Lyndsey Ward said she hoped the decision would stop the construction of 25 turbines near her home just outside of Beauly, in the Scottish Highlands.
She said she was “fairly disgusted” with the Scottish Government as Fergus Ewing, the SNP Energy Minister, had “parroted wind industry propaganda”. She added: “They should be thoroughly ashamed of themselves. Thank God for Westminster.”
Campaigners against a plan to erect 18 410ft-tall turbines in rural Angus, above the Blackwater Reservoir, also welcomed the announcement.
Sue Smith, a spokesman for the Friends of Backwater and Glenisla Against Turbines group, whose husband Maj Gen Martin Smith is Commandant General of the Royal Marines, said: “The removal of obscene levels of financial gain which these subsidies offer should discourage land owners and turbine developers from exploiting irresistible opportunities to make a fast buck, at the expense of local communities and their environments.”

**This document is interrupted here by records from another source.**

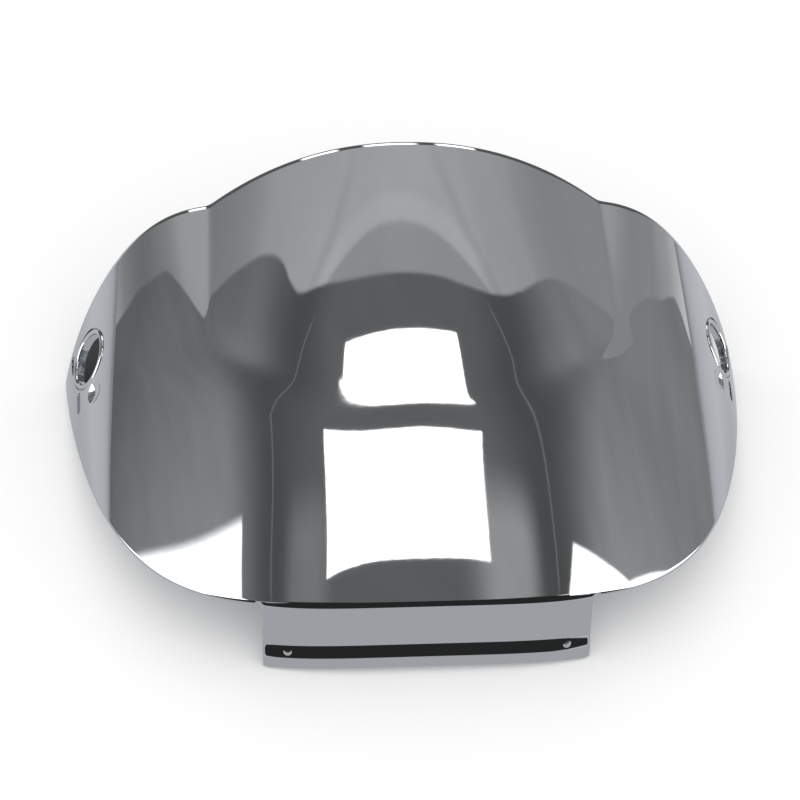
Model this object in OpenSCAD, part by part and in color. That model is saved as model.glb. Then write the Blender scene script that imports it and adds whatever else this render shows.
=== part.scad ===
// Motorcycle windscreen: a wrap-around double-bubble shell moulded in one piece,
// with a mirror ear at each side and a stepped tongue under the nose.
// The shell is drawn on a leaning plane: "across" runs from the middle to an ear,
// "slope" runs from the nose up to the top rim, and "height" is square to that plane.

/* [Shell] */
// Half width of the shell where its sides would stand upright
half_w = 206; // [190:1:215]
// Depth of the shell from its crown to where its sides would stand upright
crown_depth = 140; // [125:1:150]
// Squareness of the cross-section at the nose
nose_square = 3.2; // [2.6:0.1:3.4]
// Squareness of the cross-section at the top rim
top_square = 2.3; // [2.2:0.1:2.6]
// Lean of the drawing plane from the horizontal, in degrees
rake = 19; // [14:1:26]
// Rise of the lengthwise curve over its span
crown_rise = 20.6; // [16:0.2:24]
// Span of the lengthwise curve
crown_span = 360; // [340:5:380]
// Wall thickness
wall = 3.4; // [2.6:0.2:4]

/* [Outline] */
// Slope distance of the lower edge at the nose
nose_edge = 6; // [2:1:12]
// Slope distance of the top rim in the middle
top_edge = 282; // [270:1:292]
// How fast the lower edge climbs towards the ears
lower_climb = 245; // [230:1:255]
// Bend of the lower edge between nose and ears
lower_bend = 1.26; // [1.2:0.02:1.4]
// How fast the rear edge falls with the depth of the shell
rear_fall = 0.79; // [0.7:0.01:0.85]
// Section angle at which the ears end, in degrees
ear_end = 76.5; // [75:0.5:77.5]

/* [Bubble and shoulders] */
// Half width between the two valleys at the top rim
valley_x = 114; // [106:1:120]
// How far the valleys draw together where they fade out
valley_pull = 50; // [30:2:56]
// Height of the bubble above the valleys
bubble_h = 12; // [9:0.5:13]
// Height of the shoulders outside the valleys
shoulder_h = 9; // [5:0.5:11]
// Slope distance at which the bubble and the shoulders start
swell_start = 40; // [30:5:60]
// Slope distance at which they would reach their full height
swell_full = 330; // [310:5:350]

/* [Tongue] */
// Half width of the tongue
tongue_w = 87; // [75:1:92]
// Radius of the corner between the tongue and the lower edge
tongue_fillet = 4.5; // [3:0.5:6]
// Outside radius of the bend under the nose
bend_r = 5.2; // [4.6:0.2:7]
// Turn of that bend, in degrees
bend_turn = 48; // [40:1:54]
// Length of the skirt
skirt_len = 24; // [20:1:30]
// Length of the sloping ledge
ledge_len = 8.4; // [7.5:0.1:10]
// Turn from the skirt out to the ledge, in degrees
ledge_turn = 17; // [10:1:22]
// Length of the lip under the ledge
lip_len = 6; // [4:0.5:9]
// Diameter of the two screw holes in the ledge
screw_d = 4.4; // [3.6:0.2:5]
// Distance between the two screw holes
screw_gap = 150; // [130:1:160]

/* [Ears] */
// Section angle of the mirror hole, in degrees
hole_across = 61.5; // [60:0.5:63]
// Slope distance from the mirror hole up to the level of the top rim
hole_back = 101; // [98:1:104]
// Diameter of the mirror hole
hole_d = 30; // [26:1:31]
// Diameter of the flat seat round the mirror hole
seat_d = 38; // [36:1:40]
// Depth of the seat under the crown of the ear
seat_sink = 1.6; // [1.2:0.2:2]
// Thickness of the seat
seat_t = 3.6; // [3.2:0.2:4.6]
// Radius of the rolled lip round the mirror hole
lip_r = 1.7; // [1.4:0.1:2]
// Width of the two clip slots
slot_w = 4.6; // [4:0.2:5]
// Length of the two clip slots, end to end
slot_l = 14; // [11:0.5:15]
// Slope distance of the upper slot above the mirror hole
slot_a_up = 6; // [4:0.5:8]
// Slope distance of the lower slot below the mirror hole
slot_b_down = 25; // [24:0.5:28]
// Slope distance of the dimple below the mirror hole
dimple_down = 26; // [25:0.5:28]
// Diameter of the dimple
dimple_d = 14; // [10:0.5:15]
// Depth of the dimple
dimple_h = 2; // [1:0.2:2.2]

/* [Hidden] */
chrome = [0.55, 0.56, 0.58];

// Grid of the shell: columns to the tongue's side, to the valley and to the ear, and rows
tongue_cols = 8;
valley_cols = 5;
ear_cols = 19;
rows = 24;
cols = tongue_cols + valley_cols + ear_cols;
edge_steps = 4;
bore_fn = 96;

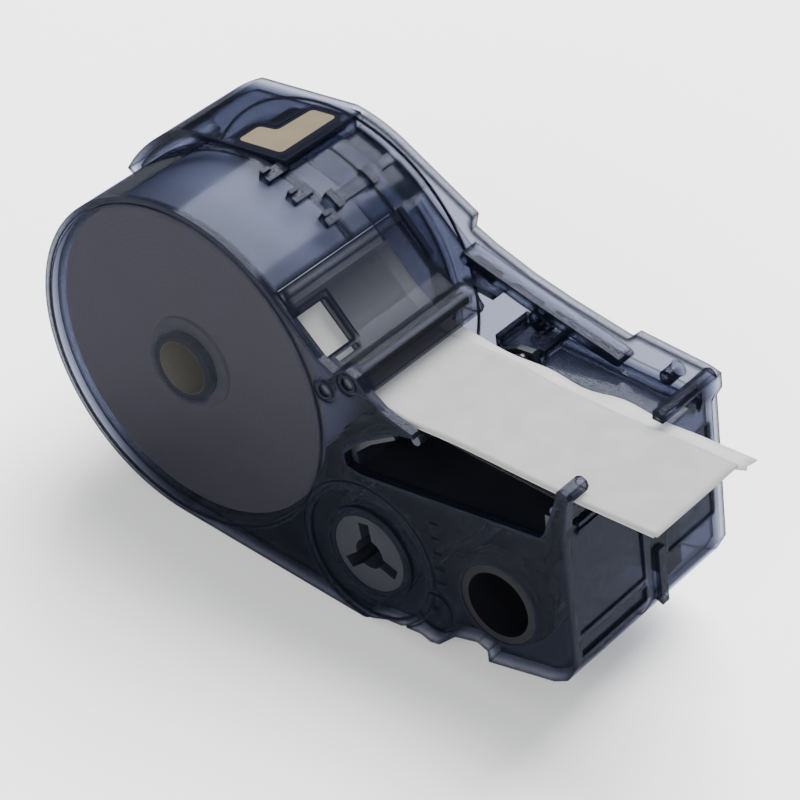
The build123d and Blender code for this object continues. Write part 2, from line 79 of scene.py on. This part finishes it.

She also praised the UK Government plans to give communities the final say on large wind farm developments south of the Border and attacked the SNP for failing to introduce this in Scotland.
But, speaking at First Minister’s Questions, Ms Sturgeon said the decision was “utterly wrong-headed” and her government would “do everything in our power” to get it changed.
Mr Ewing said repeated the wind farm companies’ claims the move could cost consumers £3 billion, adding: “We have warned the UK Government that the decision, which appears irrational, may well be the subject of a judicial review.”
But Murdo Fraser, Scottish Tory energy spokesman, said: “This is a Conservative Government standing up for communities that the central belt SNP couldn’t care less about.”
He added: “The latest figures show that, with all the wind projects already constructed, those under construction or given consent, we have already met the SNPs 100 per cent target for renewable electricity.”
A DECC spokesman said: “If we’d allowed the RO to stay open longer, we could have ended up with more projects than we can afford – which would have led to either higher bills, or other renewable technologies losing out on support.”
As with our in-a-nutshell overview of Scottish history above, it will be internal forces, disunity and betrayal that stand as the only obstacle to outright victory for the Scots.
Claims by wind power outfits about suing the government, in order to ensure their ability to obtain massive subsidies until kingdom come, involve little more than the petulant rattling of Claymores.
Hopeful developers are not in any contractual relationship with the government; and have little more than an expectation that government (read taxpayer and power consumer, in their guise as voters) largesse is endless and immutable. Unfortunately for wind power outfits, mere “expectations” based on policy “promises” don’t provide the soundest basis to sue for “damages”.
And Nicola Sturgeon’s huffing and puffing is little more than, well, hot air.
STT’s Highland operatives have previously pointed out that there is absolutely no market for any more intermittent and unreliable wind power in Scotland: that ‘market’ is saturated.
The only hope for Sturgeon and her wind industry backers is to send Scottish sparks south of the Border – in huge volumes – whenever the wind is blowing. However, through quirks of history – some of which we’ve touched on – that’s an area still controlled by David Cameron.
Given Cameron’s resolve, and Sturgeon’s policy and legislative impotence, STT suggests that it would be far from premature for Highlanders to don their kilts and celebrate their victory with a wee Highland fling.